Из Примечаний к данному стихотворению в  «Полном собрании сочинений и писем в двадцати томах»  А.А. Блока:
     «Дополнительные сведения об отношении Блока к читательским попыткам вывести из стихотворения однозначную, рационалистическую сюжетную "разгадку" дают воспоми­нания его двоюродного брата Н.Н. Качалова, дискутировавшего по этому вопросу с пианистом Е.Б. Вильбушевичем:
     «Мне казалось, что Вильбушевич думает, что ребенок заснул, а мне думалось, что, судя по смыслу этого стихотворения, ребенок умер.
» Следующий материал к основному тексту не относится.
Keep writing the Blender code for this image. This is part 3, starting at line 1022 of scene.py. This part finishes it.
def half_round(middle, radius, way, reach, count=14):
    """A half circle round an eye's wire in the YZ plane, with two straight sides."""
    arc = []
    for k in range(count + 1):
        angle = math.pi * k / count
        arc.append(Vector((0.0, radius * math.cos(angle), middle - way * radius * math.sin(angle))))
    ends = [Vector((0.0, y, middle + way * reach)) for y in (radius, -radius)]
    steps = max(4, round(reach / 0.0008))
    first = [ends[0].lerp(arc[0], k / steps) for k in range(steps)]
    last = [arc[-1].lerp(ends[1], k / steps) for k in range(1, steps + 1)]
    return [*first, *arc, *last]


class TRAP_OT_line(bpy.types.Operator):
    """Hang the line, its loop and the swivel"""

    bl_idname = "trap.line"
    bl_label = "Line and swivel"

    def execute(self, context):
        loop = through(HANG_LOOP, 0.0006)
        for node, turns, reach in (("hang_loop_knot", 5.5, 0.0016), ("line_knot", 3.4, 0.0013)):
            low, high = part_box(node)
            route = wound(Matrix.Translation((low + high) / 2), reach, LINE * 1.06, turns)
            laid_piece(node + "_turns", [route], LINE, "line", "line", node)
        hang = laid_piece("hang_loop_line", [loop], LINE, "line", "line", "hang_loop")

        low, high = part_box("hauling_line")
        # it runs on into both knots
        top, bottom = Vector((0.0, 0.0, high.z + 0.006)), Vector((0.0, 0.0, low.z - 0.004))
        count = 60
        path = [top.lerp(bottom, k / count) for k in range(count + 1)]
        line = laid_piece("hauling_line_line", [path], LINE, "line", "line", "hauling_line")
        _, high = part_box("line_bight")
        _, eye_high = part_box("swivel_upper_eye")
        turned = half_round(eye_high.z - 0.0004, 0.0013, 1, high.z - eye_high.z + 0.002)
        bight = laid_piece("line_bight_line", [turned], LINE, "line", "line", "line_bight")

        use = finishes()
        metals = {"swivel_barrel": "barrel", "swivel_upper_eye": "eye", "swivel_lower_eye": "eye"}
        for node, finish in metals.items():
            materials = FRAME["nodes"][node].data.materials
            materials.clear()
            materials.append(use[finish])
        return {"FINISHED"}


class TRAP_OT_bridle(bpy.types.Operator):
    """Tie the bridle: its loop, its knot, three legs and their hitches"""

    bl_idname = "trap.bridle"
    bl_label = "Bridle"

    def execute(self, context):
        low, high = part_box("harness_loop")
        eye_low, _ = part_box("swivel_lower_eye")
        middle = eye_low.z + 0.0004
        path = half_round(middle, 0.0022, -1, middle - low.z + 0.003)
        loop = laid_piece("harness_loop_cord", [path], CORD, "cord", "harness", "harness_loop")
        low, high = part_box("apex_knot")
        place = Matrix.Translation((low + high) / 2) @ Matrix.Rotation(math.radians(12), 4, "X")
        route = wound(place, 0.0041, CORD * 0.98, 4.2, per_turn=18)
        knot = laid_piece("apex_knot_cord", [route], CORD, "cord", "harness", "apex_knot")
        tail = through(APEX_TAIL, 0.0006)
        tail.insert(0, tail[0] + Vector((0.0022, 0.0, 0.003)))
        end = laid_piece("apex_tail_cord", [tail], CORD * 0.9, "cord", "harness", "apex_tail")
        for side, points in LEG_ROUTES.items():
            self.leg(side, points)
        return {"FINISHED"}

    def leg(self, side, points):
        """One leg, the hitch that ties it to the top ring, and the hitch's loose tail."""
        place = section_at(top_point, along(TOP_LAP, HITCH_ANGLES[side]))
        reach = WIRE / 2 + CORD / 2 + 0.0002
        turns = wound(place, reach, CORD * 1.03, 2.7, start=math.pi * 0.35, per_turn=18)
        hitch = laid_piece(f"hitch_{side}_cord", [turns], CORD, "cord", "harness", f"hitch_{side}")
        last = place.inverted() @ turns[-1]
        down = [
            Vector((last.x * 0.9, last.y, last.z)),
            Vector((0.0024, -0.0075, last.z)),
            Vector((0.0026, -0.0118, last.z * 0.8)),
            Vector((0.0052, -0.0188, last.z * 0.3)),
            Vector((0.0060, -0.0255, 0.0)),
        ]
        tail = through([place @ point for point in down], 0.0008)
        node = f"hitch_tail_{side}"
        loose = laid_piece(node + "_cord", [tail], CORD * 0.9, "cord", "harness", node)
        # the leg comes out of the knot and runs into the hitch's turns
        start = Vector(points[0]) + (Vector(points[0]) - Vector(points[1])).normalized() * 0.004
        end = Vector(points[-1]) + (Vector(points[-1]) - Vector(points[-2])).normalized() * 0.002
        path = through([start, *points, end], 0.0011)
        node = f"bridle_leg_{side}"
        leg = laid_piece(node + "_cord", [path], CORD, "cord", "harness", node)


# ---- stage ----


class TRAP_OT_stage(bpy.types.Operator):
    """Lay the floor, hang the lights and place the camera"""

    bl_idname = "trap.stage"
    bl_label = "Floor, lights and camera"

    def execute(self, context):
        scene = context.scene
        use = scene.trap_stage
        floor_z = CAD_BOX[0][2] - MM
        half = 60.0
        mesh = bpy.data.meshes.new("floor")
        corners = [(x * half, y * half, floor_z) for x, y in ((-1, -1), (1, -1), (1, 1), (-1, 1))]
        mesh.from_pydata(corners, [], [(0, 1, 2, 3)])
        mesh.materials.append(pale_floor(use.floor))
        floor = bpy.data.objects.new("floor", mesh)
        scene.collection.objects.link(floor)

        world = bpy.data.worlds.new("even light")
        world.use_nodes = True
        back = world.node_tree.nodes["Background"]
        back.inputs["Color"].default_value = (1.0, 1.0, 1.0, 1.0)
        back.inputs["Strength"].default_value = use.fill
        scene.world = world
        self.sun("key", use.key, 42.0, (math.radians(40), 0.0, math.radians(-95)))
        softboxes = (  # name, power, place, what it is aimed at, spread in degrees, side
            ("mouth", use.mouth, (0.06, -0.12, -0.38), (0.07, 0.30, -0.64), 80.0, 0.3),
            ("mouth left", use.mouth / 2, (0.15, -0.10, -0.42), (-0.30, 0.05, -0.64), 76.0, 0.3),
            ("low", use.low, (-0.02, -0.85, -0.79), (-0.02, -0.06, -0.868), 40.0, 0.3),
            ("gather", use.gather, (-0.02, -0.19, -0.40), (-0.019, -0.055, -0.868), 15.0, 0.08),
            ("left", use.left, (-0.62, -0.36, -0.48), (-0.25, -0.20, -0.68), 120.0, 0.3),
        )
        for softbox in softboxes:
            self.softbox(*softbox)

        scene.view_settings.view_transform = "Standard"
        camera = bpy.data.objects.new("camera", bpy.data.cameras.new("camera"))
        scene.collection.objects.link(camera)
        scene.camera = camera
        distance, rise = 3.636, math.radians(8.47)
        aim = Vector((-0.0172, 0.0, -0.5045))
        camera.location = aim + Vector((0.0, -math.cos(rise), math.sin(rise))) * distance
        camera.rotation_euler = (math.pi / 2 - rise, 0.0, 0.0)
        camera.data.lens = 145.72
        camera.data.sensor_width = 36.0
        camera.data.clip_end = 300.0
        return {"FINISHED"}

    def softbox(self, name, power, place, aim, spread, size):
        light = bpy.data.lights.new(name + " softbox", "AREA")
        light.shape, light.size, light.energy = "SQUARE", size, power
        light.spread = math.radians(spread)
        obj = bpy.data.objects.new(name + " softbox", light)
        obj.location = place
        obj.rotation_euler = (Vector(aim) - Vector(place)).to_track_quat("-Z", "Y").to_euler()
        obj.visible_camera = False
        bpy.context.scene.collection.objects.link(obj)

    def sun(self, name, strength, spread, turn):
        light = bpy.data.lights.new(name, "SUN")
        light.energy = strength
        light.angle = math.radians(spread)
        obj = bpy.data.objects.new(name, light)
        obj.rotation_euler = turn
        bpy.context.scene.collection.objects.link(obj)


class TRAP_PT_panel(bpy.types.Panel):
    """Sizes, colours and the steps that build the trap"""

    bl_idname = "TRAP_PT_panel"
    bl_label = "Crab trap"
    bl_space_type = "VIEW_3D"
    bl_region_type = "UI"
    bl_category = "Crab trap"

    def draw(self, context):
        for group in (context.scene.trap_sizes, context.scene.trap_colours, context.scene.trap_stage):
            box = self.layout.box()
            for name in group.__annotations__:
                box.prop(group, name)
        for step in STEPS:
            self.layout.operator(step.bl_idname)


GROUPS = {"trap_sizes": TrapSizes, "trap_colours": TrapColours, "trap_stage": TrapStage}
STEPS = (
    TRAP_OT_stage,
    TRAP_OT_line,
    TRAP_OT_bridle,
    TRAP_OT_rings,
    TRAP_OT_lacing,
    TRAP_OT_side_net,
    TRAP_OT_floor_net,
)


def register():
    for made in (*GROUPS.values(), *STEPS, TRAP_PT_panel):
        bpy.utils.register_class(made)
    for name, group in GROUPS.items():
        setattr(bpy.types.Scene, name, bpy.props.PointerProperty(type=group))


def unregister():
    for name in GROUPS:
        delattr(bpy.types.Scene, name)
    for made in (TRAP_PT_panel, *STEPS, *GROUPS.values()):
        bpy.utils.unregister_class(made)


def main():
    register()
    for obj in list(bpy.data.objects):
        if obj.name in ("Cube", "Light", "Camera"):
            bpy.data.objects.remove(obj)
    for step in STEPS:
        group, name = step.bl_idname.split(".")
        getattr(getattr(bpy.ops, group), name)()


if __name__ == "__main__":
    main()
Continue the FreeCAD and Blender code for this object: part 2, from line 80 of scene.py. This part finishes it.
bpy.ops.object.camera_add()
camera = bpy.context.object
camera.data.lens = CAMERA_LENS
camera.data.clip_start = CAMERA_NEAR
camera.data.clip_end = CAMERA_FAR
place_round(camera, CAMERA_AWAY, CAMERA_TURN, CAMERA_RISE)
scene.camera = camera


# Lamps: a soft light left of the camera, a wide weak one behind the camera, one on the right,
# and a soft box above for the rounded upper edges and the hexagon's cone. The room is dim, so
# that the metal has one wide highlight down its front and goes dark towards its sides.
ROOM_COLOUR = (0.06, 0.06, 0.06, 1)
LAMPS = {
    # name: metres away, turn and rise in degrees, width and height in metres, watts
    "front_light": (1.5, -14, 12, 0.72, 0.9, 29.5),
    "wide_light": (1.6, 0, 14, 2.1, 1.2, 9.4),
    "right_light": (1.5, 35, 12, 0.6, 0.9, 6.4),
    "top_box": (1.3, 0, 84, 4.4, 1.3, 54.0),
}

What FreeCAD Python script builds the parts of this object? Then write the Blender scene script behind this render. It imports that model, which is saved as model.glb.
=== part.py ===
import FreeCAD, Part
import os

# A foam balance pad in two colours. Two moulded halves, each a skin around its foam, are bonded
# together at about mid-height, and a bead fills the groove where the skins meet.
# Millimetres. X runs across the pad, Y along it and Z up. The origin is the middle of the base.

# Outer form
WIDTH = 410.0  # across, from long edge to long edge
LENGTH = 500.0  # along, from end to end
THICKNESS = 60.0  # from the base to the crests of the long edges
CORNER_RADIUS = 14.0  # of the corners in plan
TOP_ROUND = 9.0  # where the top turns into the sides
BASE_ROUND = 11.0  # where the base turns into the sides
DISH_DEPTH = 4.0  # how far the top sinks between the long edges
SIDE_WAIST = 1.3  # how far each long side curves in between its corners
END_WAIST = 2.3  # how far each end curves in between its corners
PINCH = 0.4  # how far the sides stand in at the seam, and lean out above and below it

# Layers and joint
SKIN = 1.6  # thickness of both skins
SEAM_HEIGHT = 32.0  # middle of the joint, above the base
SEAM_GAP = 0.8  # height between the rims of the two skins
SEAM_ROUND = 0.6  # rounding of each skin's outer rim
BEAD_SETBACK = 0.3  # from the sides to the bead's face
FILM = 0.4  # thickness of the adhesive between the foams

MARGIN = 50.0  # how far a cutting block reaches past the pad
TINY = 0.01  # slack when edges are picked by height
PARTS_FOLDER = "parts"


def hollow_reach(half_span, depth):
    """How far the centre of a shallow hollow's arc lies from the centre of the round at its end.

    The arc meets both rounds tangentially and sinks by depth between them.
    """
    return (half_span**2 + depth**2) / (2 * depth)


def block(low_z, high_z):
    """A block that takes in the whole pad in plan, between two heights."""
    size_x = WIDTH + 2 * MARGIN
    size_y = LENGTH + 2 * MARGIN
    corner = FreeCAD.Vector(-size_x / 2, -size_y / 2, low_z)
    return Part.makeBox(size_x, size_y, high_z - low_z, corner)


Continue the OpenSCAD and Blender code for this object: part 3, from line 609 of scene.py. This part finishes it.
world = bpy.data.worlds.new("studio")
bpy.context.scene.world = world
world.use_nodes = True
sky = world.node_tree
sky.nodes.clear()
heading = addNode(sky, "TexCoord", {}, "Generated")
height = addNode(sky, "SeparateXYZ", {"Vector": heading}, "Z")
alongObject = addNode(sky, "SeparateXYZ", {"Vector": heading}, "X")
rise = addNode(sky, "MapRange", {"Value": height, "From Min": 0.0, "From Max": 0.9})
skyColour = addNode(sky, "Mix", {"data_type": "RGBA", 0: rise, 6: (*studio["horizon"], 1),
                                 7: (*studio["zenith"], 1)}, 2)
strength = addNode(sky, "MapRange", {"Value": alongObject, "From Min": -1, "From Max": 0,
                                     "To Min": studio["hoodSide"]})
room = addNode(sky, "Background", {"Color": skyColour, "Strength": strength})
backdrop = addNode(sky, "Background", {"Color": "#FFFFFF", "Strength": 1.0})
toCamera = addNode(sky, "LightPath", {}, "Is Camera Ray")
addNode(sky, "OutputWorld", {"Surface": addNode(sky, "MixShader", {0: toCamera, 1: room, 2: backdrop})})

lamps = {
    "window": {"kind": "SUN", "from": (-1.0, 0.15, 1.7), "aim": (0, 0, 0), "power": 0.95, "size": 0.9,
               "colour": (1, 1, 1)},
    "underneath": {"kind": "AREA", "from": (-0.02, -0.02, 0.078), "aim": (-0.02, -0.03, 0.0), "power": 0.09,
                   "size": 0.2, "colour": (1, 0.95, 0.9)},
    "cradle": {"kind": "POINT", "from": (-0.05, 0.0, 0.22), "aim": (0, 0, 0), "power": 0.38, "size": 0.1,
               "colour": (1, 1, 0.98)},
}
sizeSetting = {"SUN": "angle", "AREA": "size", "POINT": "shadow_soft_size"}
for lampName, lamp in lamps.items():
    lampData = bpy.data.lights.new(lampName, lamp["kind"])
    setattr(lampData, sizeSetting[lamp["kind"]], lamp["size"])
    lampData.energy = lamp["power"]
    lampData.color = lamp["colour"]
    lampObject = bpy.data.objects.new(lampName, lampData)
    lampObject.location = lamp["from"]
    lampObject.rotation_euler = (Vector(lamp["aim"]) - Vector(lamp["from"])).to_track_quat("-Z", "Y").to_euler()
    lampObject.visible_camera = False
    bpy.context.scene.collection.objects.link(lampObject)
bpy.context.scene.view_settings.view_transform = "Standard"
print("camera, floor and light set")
На этой почве мы несколько поспорили, не сговорились, и через несколько дней приходит ко мне Евгений Борисович и говорит: "Я видел Александра Александровича и переговорил с ним об этом...  Я сказал ему, что мы с Николаем Николаевичем поспорили по этому поводу. Он отвечает:
     – "А вам как кажется?"
     – "Мне кажется, что он заснул".
     – "Ну, значит заснул".
     – "А вот Николай Николаевич думает, что он умер".
     – "Ну, значит для него умер. А вообще вы никогда таких вопросов поэту не задавайте. Если вам кажется, что это так – пожалуйста, а если вам кажется, что этот факт, который в этом произведении иначе толкует некоторый важный узел, – пожалуйста. А вообще никогда поэту таких вопросов не задавайте"».

     Никогда не объясняйте своих стихов! Этому начальному правилу стихосложения Блок обычно следовал строго. Правда, иногда отбиться от хорошеньких дам не получалось и получалось тогда совсем странное…

Из Примечаний к данному стихотворению в  «Полном собрании сочинений и писем в двадцати томах»  А.А. Блока:               
     «В воспоминаниях о Блоке В.П. Веригина [совершенно блистательных!] приводит свою беседу с поэтом (состоявшуюся на вечере театра В.Ф. Коммиссаржевской 14 октября 1906 г.): «Разговор зашел о стихотворении "В голубой далекой спаленке твой ребенок опочил ... " Я спросила: "Ребенок умер?" – и получила ответ: "Мать его задушила". Помню, что у меня вырвалось: "Не может быть! Тут нет убийства!"
     Александр Александрович улыбнулся и сказал: "Ну, просто умер, можно и так".   
     Несомненно, что в данном случае какое-то происшествие из газет попало в мир блоковской поэзии и было выражено таким образом.»

     Уточню тут, что  "Александру Александровичу" в 1906 году было 26 лет… Ну и уж… Веригиной "Валентине Петровной" – 24.

     И, конечно,  «карлик» сразу вызывает в памяти стихотворение «Иммануил Кант»:

                «Сижу за ширмой. У меня
                Такие крохотные ножки…
                Такие ручки у меня,
                Такое темное окошко…
                Тепло и темно…
                …И также скрещиваю ножки.
                Сижу за ширмой. Здесь тепло
                Здесь кто то есть. Не надо свечки
                Глаза бездонны, как стекло.
                На ручке сморщенной колечки.
                18 октября 1903»

     Здесь сцепка не только «карлик» – «крохотные ножки», но и «И в окне твоем…» – «Такое темное окошко», и «Штору синего окна» – «Сижу за ширмой», и «Синий сумрак и покой» – «Тепло и темно»…
     Блок обзывал стихотворение «Напуганным Кантом». И для него время написания его:
(В письме от 20 ноября 1903 года Андрею Белому):
     "…и вот женился, вот снова пишу стихи, и милое прежде осталось милым; и то, что мне во сто раз хуже жить теперь, чем прежде, не помешало писать о том же, о чём прежде, и даже об Иммануиле Канте, как оказалось впоследствии из анализа стихотворения «Сижу за ширмой»”.

     Напомню, что Блок за год до того, накануне своего объяснения с Любовью Дмитриевной был на грани сумасшествия от тоски по ней и был готов на самоубийство… Но… «мне во сто раз хуже жить теперь, чем прежде…»
     И вот именно этим достоевским ужасом для Блока было пронизано заглавное  стихотворение.
     «Мать его задушила».
     Такова она реальность, которая вне «лиловых сумраков» или «пылающих мечей».